--- Start of DATA ---

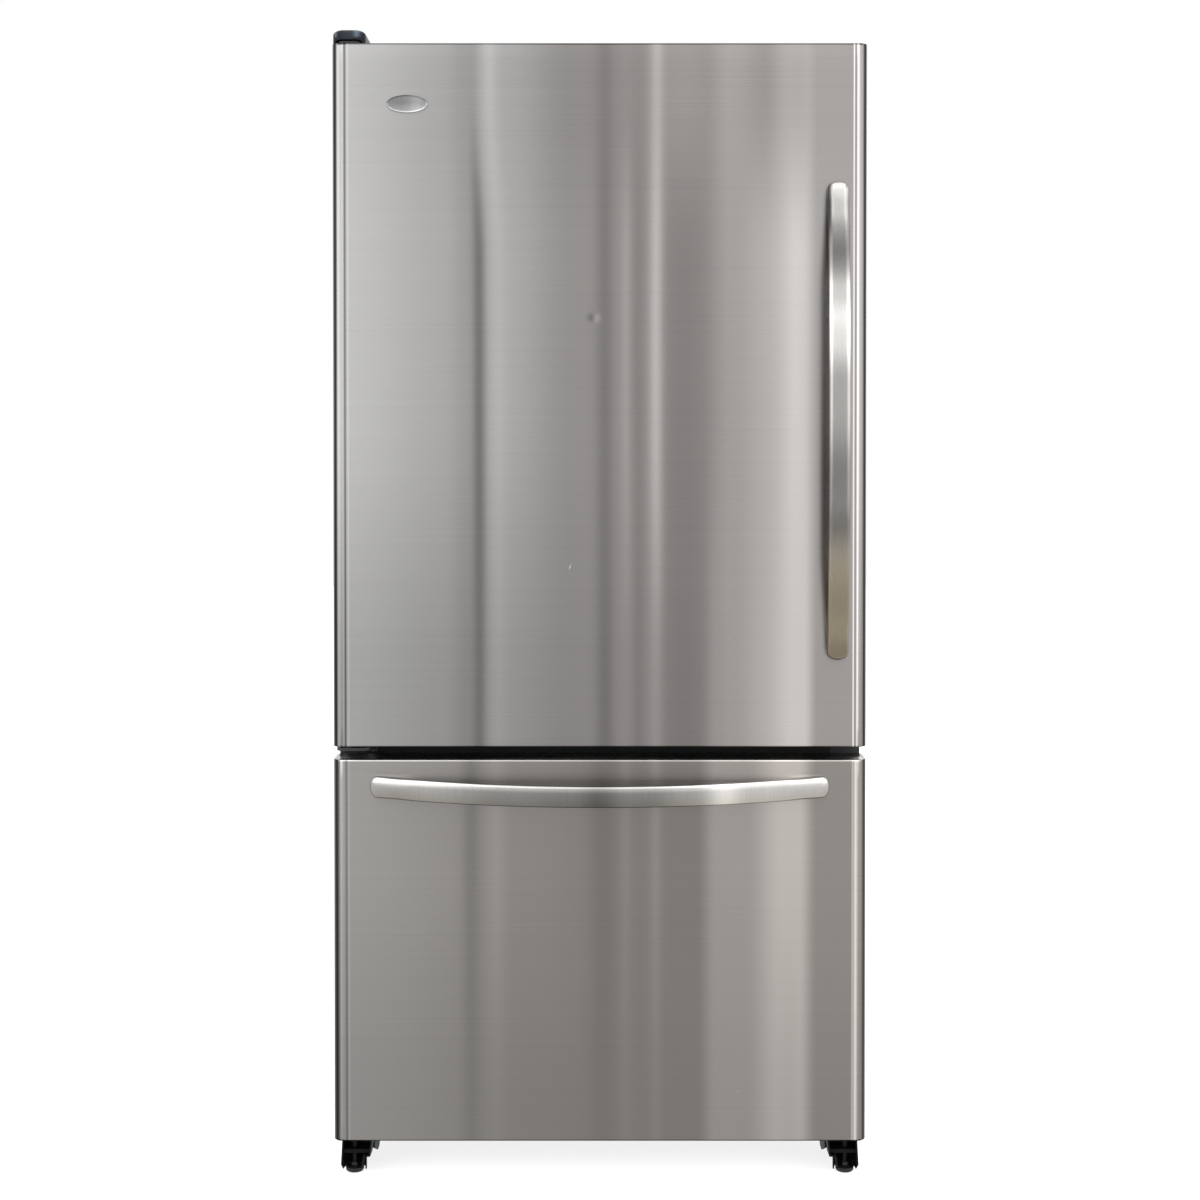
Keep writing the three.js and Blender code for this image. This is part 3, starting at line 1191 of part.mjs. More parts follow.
/** Panel in front of the evaporator, with a round fan grille and return slots along its foot. */
function evaporatorCover() {
  const y = [coverRear, coverRear + COVER_SHEET];
  const plate = lengthwise(
    rounded(
      across(wallHalf - 2), [stepTop + CLEAR, freezerCeiling - 2], [0, 0, LINER_CORNER, LINER_CORNER]), y);
  const rings = [20, 37].map((r) => {
    const shape = new THREE.Shape();
    shape.absarc(0, 0, r + 5, 0, Math.PI * 2);
    const hole = new THREE.Path();
    hole.absarc(0, 0, r - 5, 0, Math.PI * 2);
    shape.holes.push(hole);
    return lengthwise(shape, [y[0] - 1, y[1] + 1], 6)
      .subtract(block(across(60), y, [-2, 2]))
      .subtract(block(across(2), y, [-60, 60]));
  });
  const pitch = 86;
  const count = Math.floor((wallHalf * 2 - 20) / pitch);
  const vents = Array.from({ length: count }, (_, i) => {
    const x = (i - (count - 1) / 2) * pitch;
    return block([x - 34, x + 34], [y[0] - 1, y[1] + 1], [stepTop + 12, stepTop + 20]);
  });
  const grille = join(rings).translate([0, 0, evapFanZ]);
  return plate.subtract(grille).subtract(join(vents));
}

place('evaporator', evaporator(), aluminium);
place('evaporator_cover', evaporatorCover(), linerWhite);
place('evaporator_fan_motor', evaporatorFanMotor(), zincSteel);
place('evaporator_fan_blade', stand(fanWheel({
  radius: EVAP_FAN_RADIUS, hub: 12, depth: EVAP_FAN_DEPTH, count: 4, bore: SHAFT + CLEAR,
}), 'y', [0, evapFanY + 2, evapFanZ]), fanPlastic);

const FAN_RADIUS = 78;
const FAN_RISE = 120; // pan to the condenser fan's axis
const SHROUD_IN = 295; // case side to the shroud plate
const FAN_DEPTH = 24;
const machineFloor = PAN_TOP + CLEAR;
const shroudX = SHROUD_IN - caseHalf;
const fanY = (machineFront + panelRear) / 2;
const fanZ = machineFloor + FAN_RISE;

/** Shroud plate with a collar round the fan, and a motor held behind it on three arms. */
function condenserFanShroud() {
  const y = [machineFront + 10, panelRear - 12];
  const ring = (radius) => {
    const shape = new THREE.Shape();
    shape.absarc(fanY, fanZ, radius, 0, Math.PI * 2);
    return shape;
  };
  const collarX = [shroudX, shroudX + 28];
  const motorX = shroudX + 46;
  const plate = block([shroudX, shroudX + 2.5], y, [machineFloor, fanZ + FAN_RADIUS + 22]);
  const collar = sideways(ring(FAN_RADIUS + 8), collarX, 9);
  const bore = sideways(ring(FAN_RADIUS + 5), [shroudX - 1, shroudX + 60], 9);
  const arms = [90, 210, 330].map((degrees) => {
    const angle = THREE.MathUtils.degToRad(degrees);
    const arm = new THREE.BoxGeometry(4, FAN_RADIUS + 12, 9);
    arm.translate(motorX + 2, (FAN_RADIUS + 12) / 2, 0);
    arm.rotateX(angle);
    const post = new THREE.BoxGeometry(motorX - shroudX + 4, 5, 9);
    post.translate((motorX + shroudX + 4) / 2, FAN_RADIUS + 9.5, 0);
    post.rotateX(angle);
    return [solid(arm.translate(0, fanY, fanZ)), solid(post.translate(0, fanY, fanZ))];
  });
  const can = [[0, 0], [24, 0], [26, 3], [26, 30], [20, 36], [0, 36]];
  const motor = turned(can, 'x', [motorX, fanY, fanZ], 20);
  const shaft = bar(SHAFT + 0.5, motorX - shroudX - 2, 'x', [shroudX + 3, fanY, fanZ], 10);
  return join(plate, collar).subtract(bore).add(join(arms.flat())).add(motor).add(shaft);
}

/** Condenser: three banks of one tube, tied by two plates that stand on the pan. */
function condenserCoil() {
  const y = [machineFront + 34, panelRear - 34];
  const xs = [shroudX - 60, shroudX - 130];
  const levels = Array.from({ length: 4 }, (_, i) => machineFloor + 62 + i * 42);
  const plateTop = levels.at(-1) + 29;
  const foot = levels[0] - 24;
  const corners = [];
  xs.forEach((x, bank) => {
    const order = bank % 2 ? [...levels].reverse() : levels;
    order.forEach((z, i) => {
      const turn = (bank * levels.length + i) % 2;
      corners.push([x, y[turn], z], [x, y[1 - turn], z]);
    });
  });
  const tube = pipe(corners, 3.2, 16, 5);
  const plates = [y[0] + 34, y[1] - 36].map((yPlate) => {
    const shape = outline([
      [xs[1] - 22, machineFloor], [xs[1] - 8, machineFloor], [xs[1] - 8, foot], [xs[0] + 8, foot],
      [xs[0] + 8, machineFloor], [xs[0] + 22, machineFloor], [xs[0] + 22, plateTop], [xs[1] - 22, plateTop],
    ]);
    return lengthwise(shape, [yPlate, yPlate + 2]);
  });
  return join(tube, plates);
}

/** Drain pan under the condenser, between its two plates. */
function drainPan() {
  const y = [machineFront + 34 + 34 + 2 + CLEAR, panelRear - 34 - 36 - CLEAR];
  return tub([shroudX - 165, shroudX - 24], y, [machineFloor, machineFloor + 30], 2, [8, 8, 8, 8]);
}

const COMPRESSOR_IN = 223; // case side to the compressor's axis

/** Hermetic compressor: two drawn shells with a welded seam, on a plate with four rubber grommets. */
function compressor() {
  const base = [caseHalf - COMPRESSOR_IN, fanY, machineFloor];
  const shell = turned([
    [0, 13.5], [56, 13.5], [78, 30], [85, 84], [89, 86], [89, 94], [85, 96], [81, 134], [60, 164], [0, 178],
  ], 'z', base, 16);
  const plate = upright(rounded(
    [base[0] - 105, base[0] + 105], [base[1] - 78, base[1] + 78], 14), [base[2] + 12, base[2] + 15], 1);
  const grommets = [[-1, -1], [1, -1], [1, 1], [-1, 1]].map(([sx, sy]) => turned(
    [[0, 0], [12, 0], [9, 7], [12, 12.5], [8, 16], [0, 18]], 'z',
    [base[0] + sx * 90, base[1] + sy * 62, base[2]], 6));
  const box = block(
    [base[0] + 78, base[0] + 112], [base[1] - 26, base[1] + 26], [base[2] + 50, base[2] + 112]);
  const stubs = [[-20, 160], [24, 156]].map(
    ([dx, z]) => bar(4, 26, 'z', [base[0] + dx, base[1] + 20, base[2] + z], 6));
  return join(shell, plate, grommets, box, stubs);
}

/** Cover over the machine space, with rows of louvred slots. */
function machineCover() {
  const half = caseHalf - REAR_FLANGE - 3;
  const y = [panelRear - SHEET, panelRear];
  const plate = block(across(half), y, [PAN_TOP + CLEAR, MACHINE_TOP - SHEET - CLEAR]);
  const pitch = 122;
  const count = Math.floor((half * 2 - 40) / pitch);
  const rows = [52, 102, 152].map((rise) => machineFloor + rise);
  const slots = rows.flatMap((z) => Array.from({ length: count }, (_, i) => {
    const x = (i - (count - 1) / 2) * pitch;
    return block([x - 48, x + 48], [y[0] - 1, y[1] + 1], [z, z + 9]);
  }));
  return plate.subtract(join(slots));
}

place('condenser_fan_shroud', condenserFanShroud(), zincSteel);
place('condenser_fan_blade', stand(fanWheel({
  radius: FAN_RADIUS, hub: 18, depth: FAN_DEPTH, count: 5, bore: SHAFT + 0.5 + CLEAR,
}), 'x', [shroudX + 8, fanY, fanZ]), fanPlastic);
place('condenser_coil', condenserCoil(), blackSteel);
place('drain_pan', drainPan(), linerWhite);
place('compressor', compressor(), blackSteel);
place('machine_cover', machineCover(), zincSteel);

// The origin is the middle of the footprint: handle tips in front, rear flanges behind.
fridge.position.y = -(handleTip + CASE_DEPTH) / 2;

export default fridge;
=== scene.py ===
# Bottom freezer refrigerator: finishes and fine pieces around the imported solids.
# Metres. X runs across the fronts, the fronts face -Y, Z is up and the floor is at 0.
import math

import bmesh
import bpy
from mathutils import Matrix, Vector


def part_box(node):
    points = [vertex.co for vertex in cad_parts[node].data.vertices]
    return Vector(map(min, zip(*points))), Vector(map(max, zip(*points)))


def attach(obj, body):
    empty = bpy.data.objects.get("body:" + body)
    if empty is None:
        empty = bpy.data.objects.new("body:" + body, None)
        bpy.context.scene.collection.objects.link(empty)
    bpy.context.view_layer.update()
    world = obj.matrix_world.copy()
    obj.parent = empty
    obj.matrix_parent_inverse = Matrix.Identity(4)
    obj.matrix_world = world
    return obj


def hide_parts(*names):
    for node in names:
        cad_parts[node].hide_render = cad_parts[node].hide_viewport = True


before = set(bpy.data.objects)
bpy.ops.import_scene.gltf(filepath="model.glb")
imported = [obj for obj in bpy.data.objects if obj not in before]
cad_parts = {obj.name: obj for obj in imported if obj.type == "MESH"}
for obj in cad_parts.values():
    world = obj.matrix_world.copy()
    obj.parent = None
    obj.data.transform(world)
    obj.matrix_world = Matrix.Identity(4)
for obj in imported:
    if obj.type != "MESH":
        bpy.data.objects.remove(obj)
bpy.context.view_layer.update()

# ---- Camera ----
# Stands three metres in front of the fronts at chest height, tipped down by less than a degree.
# The lens is shifted a little so that the whole refrigerator fills the square picture.
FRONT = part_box("door_skin")[0].y
camera_data = bpy.data.cameras.new("camera")
camera = bpy.data.objects.new("camera", camera_data)
bpy.context.scene.collection.objects.link(camera)
camera.location = (0.0004, FRONT - 3.05, 1.122)
camera.rotation_euler = (math.radians(90 - 0.92), 0, 0)
camera_data.sensor_width = 36
camera_data.lens = 59.2
camera_data.shift_y = -0.091
bpy.context.scene.camera = camera


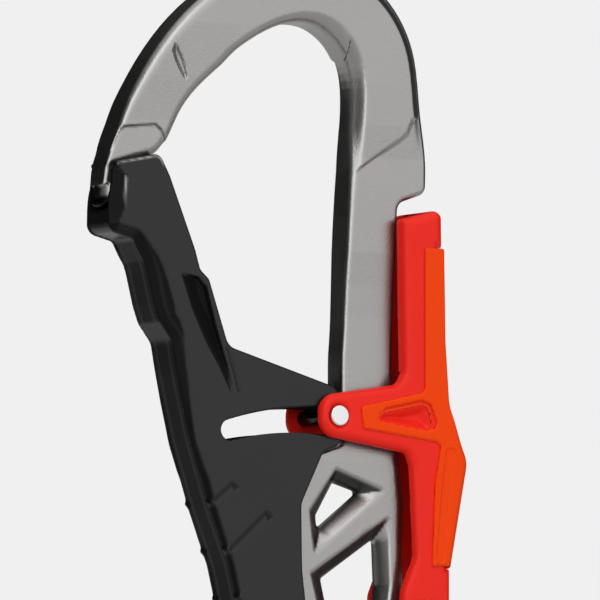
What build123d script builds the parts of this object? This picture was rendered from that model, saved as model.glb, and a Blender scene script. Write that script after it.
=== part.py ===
"""Palm-lock connector for a via ferrata lanyard.

A forged hook frame carries an inward-opening gate on its left side and a palm lever on its right
side. A steel pin in the lever rides in a slot of the gate and locks it until the lever is squeezed.

Frame of reference, in millimetres: the origin is the centre of the lanyard eye, +Z runs up the
spine to the hook, +X points to the lever, and the front face looks along -Y. The hook, the gate and
the lever are laid out from the lock pin, the eye and the two axles from the origin.
"""

import os
from math import cos, hypot, radians, sin, tan

from build123d import *

# --- places -----------------------------------------------------------------------------------
lock_x = -7.3  # lock pin, with the lever at rest
lock_z = 66.0
gate_axle_x = -14.5
gate_axle_z = 1.2
lever_axle_x = 11.1
lever_axle_z = 30.2

# --- travel -----------------------------------------------------------------------------------
gate_swing = 15.5  # degrees, inwards
lever_squeeze = 3.6  # degrees, towards the spine

# --- frame ------------------------------------------------------------------------------------
web_thickness = 6.4  # lower body and the part of the spine between the gate cheeks
spine_thickness = 8.2  # spine and arch beside the raised panel
crown_thickness = 9.2  # across the raised panel of the hook
panel_margin = 1.0  # step from the edge of the hook to the raised panel
frame_edge_round = 1.5
hook_height = 82.5  # top of the hook above the lock pin
basket_height = 70.9  # underside of the hook above the lock pin
nose_tip_x = -46.0  # lowest point of the nose, from the lock pin
nose_tip_z = 35.9
web_left = -6.4  # left side of the web below the lock pin, from the pin
neck_thickness = 4.8  # neck of the nose, behind its two side lugs
lug_height = 3.9
neck_height = 3.2
slash_depth = 0.8
pocket_draft = 2.2  # how far the pocket walls lean in from the face to the middle
eye_width = 16.0
eye_height = 8.0
eye_bar = 5.5  # metal below the eye
eye_round = 1.9
frame_boss_radius = 4.6  # around the gate axle
lever_boss_radius = 4.2  # around the lever axle
spring_seat_depth = 1.7  # the boss is thinner here, to make room for the gate springs

# --- gate -------------------------------------------------------------------------------------
gate_clearance = 0.25  # between the web and each cheek
gate_cheek = 1.6
gate_wall = 2.0
gate_boss_radius = 5.4
gate_edge_round = 1.1
nose_clearance = 0.35
slot_clearance = 0.35  # around the lock pin in the slot
finger_reach = 3.9  # from the lock pin to the tip of the finger
gate_recess_depth = 0.8

# --- lever ------------------------------------------------------------------------------------
lever_clearance = 0.25  # between the gate cheeks and the lever
lever_cheek = 1.9
lever_wall = 2.0
bar_clearance = 0.45  # between the spine and the two cheeks of the upper bar
lever_edge_round = 0.9
lever_hub_radius = 5.0
arm_radius = 3.6  # around the lock pin
lever_top = 38.1  # above the lock pin
grip_thickness = 0.5
grip_wrap = 0.8  # depth of the grip over the back of the lever
grip_edge_round = 0.35

# --- pins, axles, bushes and springs ----------------------------------------------------------
lock_pin_radius = 1.5
lock_head_radius = 1.85
lock_head_height = 0.6
head_stand = 0.25  # heads stand this far out of the lever
axle_radius = 2.0
axle_clearance = 0.05
bush_wall = 0.65
bush_end_gap = 0.1
gate_head_radius = 3.4
gate_head_height = 1.0
lever_head_radius = 3.1
lever_head_height = 0.7
wire_radius = 0.4
spring_gap = 0.15  # between the coil and the faces and bush beside it
short_leg = 3.2
legs_apart = 36.0  # degrees between the two legs of a spring

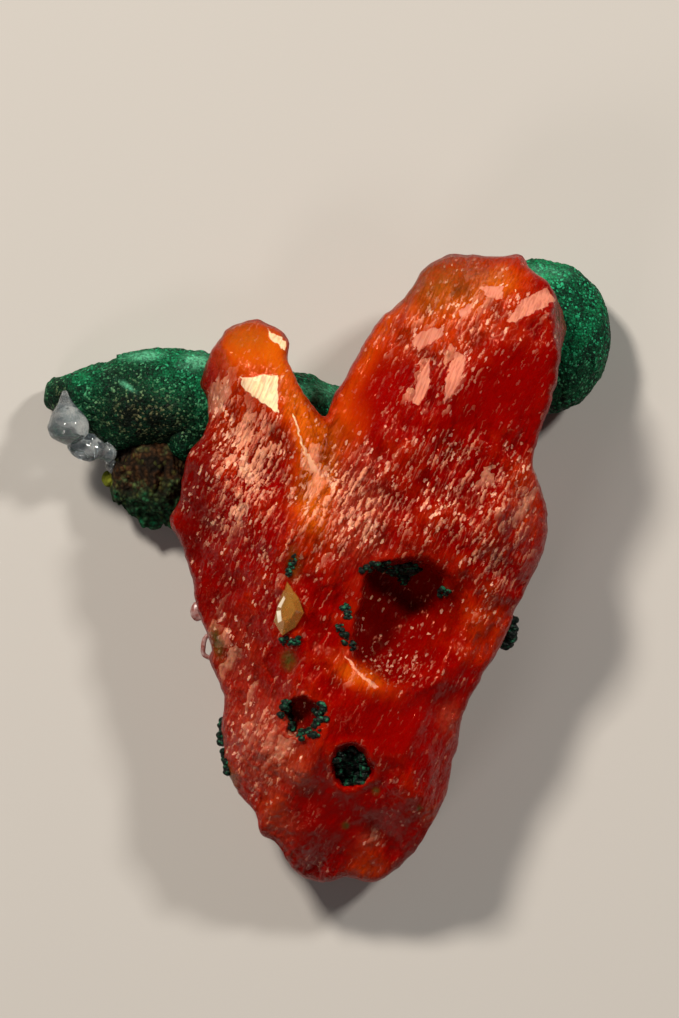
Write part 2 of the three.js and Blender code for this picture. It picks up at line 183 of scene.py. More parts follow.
# %% The four edges of the outline, in millimetres
TIP_EDGE = [
    (-1.7, -11.62), (-0.98, -12.42), (-0.1, -12.62), (0.7, -12.42), (1.9, -12.58), (2.9, -11.9),
    (3.5, -11.34),
]
LEFT_EDGE = [
    (-1.7, -11.62), (-2.02, -11.02), (-2.62, -10.62), (-2.9, -9.7), (-3.5, -9.02), (-4.06, -8.02),
    (-4.14, -7.02), (-4.26, -6.22), (-4.1, -5.42), (-4.22, -4.82), (-4.74, -3.7), (-4.66, -3.2),
    (-4.8, -2.7), (-5.1, -2.0), (-5.26, -1.22), (-5.5, -0.02), (-5.82, 0.98), (-6.3, 1.98), (-5.9, 2.78),
    (-5.78, 3.58), (-5.58, 4.58), (-5.1, 5.18), (-4.78, 5.98), (-4.82, 6.86), (-5.06, 7.38), (-4.98, 7.9),
    (-4.7, 8.7),
]
RIGHT_EDGE = [
    (3.5, -11.34), (4.1, -10.34), (4.5, -9.54), (4.82, -8.82), (4.98, -7.62), (5.22, -7.02), (5.42, -5.7),
    (6.1, -4.38), (6.78, -3.26), (7.38, -2.02), (7.46, -1.62), (8.02, -0.58), (8.54, 0.58), (8.74, 1.58),
    (8.66, 2.78), (8.18, 4.18), (8.34, 5.18), (8.98, 6.98), (9.22, 8.38), (9.5, 9.78), (9.1, 10.86),
    (8.7, 11.5),
]
TOP_EDGE = [
    (-4.7, 8.7), (-4.3, 9.26), (-3.7, 9.78), (-2.9, 10.02), (-2.5, 9.9), (-1.78, 9.46), (-1.54, 9.1),
    (-1.6, 8.7), (-1.5, 8.18), (-0.7, 6.66), (-0.1, 6.1), (0.3, 7.06), (0.7, 7.58), (1.3, 8.78),
    (2.1, 9.98), (3.22, 11.06), (3.7, 11.86), (4.5, 12.46), (5.1, 12.62), (6.9, 12.46), (7.74, 12.5),
    (8.02, 11.98), (8.7, 11.5),
]
print("points of the outline:", len(TIP_EDGE + LEFT_EDGE + RIGHT_EDGE + TOP_EDGE))

# %% [markdown]
# The chipped edges have no corners at this size, so a curve runs through the points. The grid's
# lines are crowded a little towards the edges, where the surface turns most.


# %% Curves, and the grid between them
def curve_through(points, count):
    """A curve through a, b, c, d...: from b to c it is half of
    2b + (c - a)t + (2a - 5b + 4c - d)t^2 + (3b - a - 3c + d)t^3."""
    points = np.array(points, float)
    padded = np.vstack([points[:1], points, points[-1:]])
    place = np.linspace(0, len(points) - 1, count)
    i = np.minimum(place.astype(int), len(points) - 2)
    a, b, c, d = (padded[i + k] for k in range(4))
    t = (place - i)[:, None]
    return (2 * b + (c - a) * t + (2 * a - 5 * b + 4 * c - d) * t**2 + (3 * b - a - 3 * c + d) * t**3) / 2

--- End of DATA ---

EXERCISE PROMPT
Copy out exactly the lines from the one with "before = set(bpy.data.objects)" through the one with "obj.matrix_world = Matrix.Identity(4)", counting both ends, and no other lines.

RESULT OF THE TASK
before = set(bpy.data.objects)
bpy.ops.import_scene.gltf(filepath="model.glb")
imported = [obj for obj in bpy.data.objects if obj not in before]
cad_parts = {obj.name: obj for obj in imported if obj.type == "MESH"}
for obj in cad_parts.values():
    world = obj.matrix_world.copy()
    obj.parent = None
    obj.data.transform(world)
    obj.matrix_world = Matrix.Identity(4)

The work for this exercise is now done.